Mais projetos (e investimentos) na calha
Segundo a responsável, o grupo REALITES tinha e tem muitos projetos em vista para Portugal, e de grande dimensão, mas prudência é palavra de ordem, pelo que há que “abrandar um pouco” e esperar para ver como tudo vai “evoluir nos próximos tempos”. Há, no entanto, um segundo projeto já na calha, esperando-se novidades sobre o mesmo a partir de março.
“Quero que os futuros projetos sejam também para portugueses, para que possam estar em casas dignas. Sobre o segundo projeto ainda não quero falar, mas será residencial-misto, com uma parte dedicada a coworking e/ou coliving. Será nos arredores de Lisboa. Aliás, os dois, três primeiros projetos serão nos arredores da capital, depois gostava de desenvolver no Porto, Alentejo e Algarve”, antecipa.

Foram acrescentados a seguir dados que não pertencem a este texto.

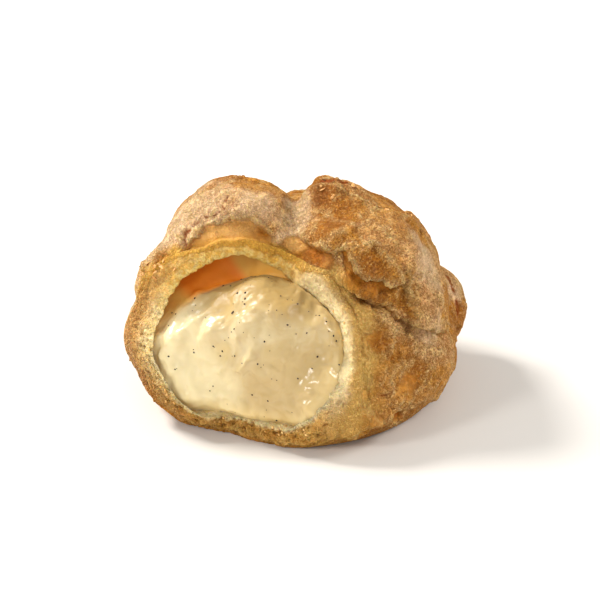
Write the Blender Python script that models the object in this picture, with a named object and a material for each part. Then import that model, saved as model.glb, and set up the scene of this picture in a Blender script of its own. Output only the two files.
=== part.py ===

“Queremos crescer em Portugal e construir para os portugueses, para a classe média/média alta. Somos um grupo muito humano e estamos muito focados nas pessoas, naquilo que precisam”
De futuro, o desejo de Sylvie Santos passa por desenvolver “uma coisa muito maior”. “O meu sonho é fazer uma residência sénior com uma creche, mas não vai ser este ano. E a partir de agora vamos comprar terrenos e construir de raiz, penso que será mais fácil”. Sublinhando que “há muita falta de oferta” em Portugal no segmento das residências seniores e de estudantes, a responsável lembra que o grupo REALITES é especializado, em França, nestes nichos de mercado.
Quando questionada sobre quanto prevê o grupo francês investir em Portugal nos próximos cinco anos, aponta para a fasquia dos 10 milhões de euros. “Queremos crescer em Portugal e construir para os portugueses, para a classe média/média alta. Somos um grupo muito humano e estamos muito focados nas pessoas, naquilo que precisam”, remata.